Here is another post in the series prompted by media comment about Grammar Nazis.
If correctness matters, how do we work towards making our English correct? There are many schools of thought on this. Some people believe that grammar cannot be taught, or that it is so complicated that it has to be left until we are old enough to take it in. Research at Newcastle University has found that babies use speech and grammar patterns in their “babble”. Children aged between 23 and 37 months seem to use sounds and puffs of air in the appropriate places to shape their communications grammatically. This suggests that grammar can be taught from a very early age. It makes sense to start young to minimise the trauma of having to unlearn bad habits.
I think it helps to have a grounding in the basic rules, but it is also important to have plenty of examples to follow. This is one reason why reading is an important leisure activity: you can have fun & gain information while absorbing grammar & spelling.

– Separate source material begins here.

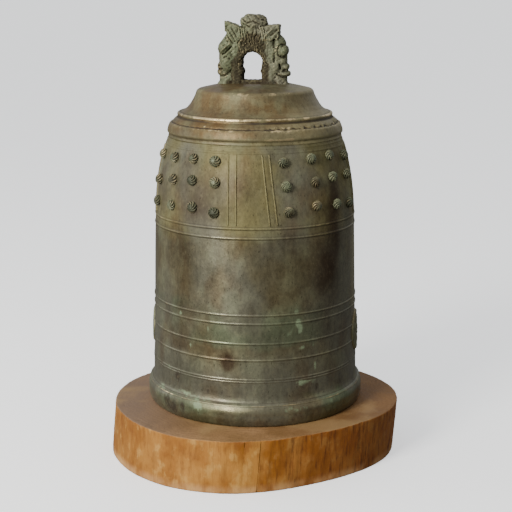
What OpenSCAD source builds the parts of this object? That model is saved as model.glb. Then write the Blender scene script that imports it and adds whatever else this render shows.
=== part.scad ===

Analysing the mechanics of language only goes part of the way to help you learn about a language. Knowledge of the parts of speech is useful when getting by in another language with the help of a phrase book. On the other hand, my school decided to use an exam when we were 11 to find the best linguists. That exam tested knowledge of irregular verbs. I got a very good mark, because I could recite the things, but I never got the knack of using that knowledge to make sentences. On the plus side, success in that exam put me in the Latin class, which has given me some very useful background knowledge.
For those of us who continue to strive for improvement it is also important to bear in mind the source of our support. Advice for improvement needs to be selected to suit our needs, for example it can be confusing to read a book published to assist those in another part of the world.
So how can we make our English correct? Constant practice & vigilance.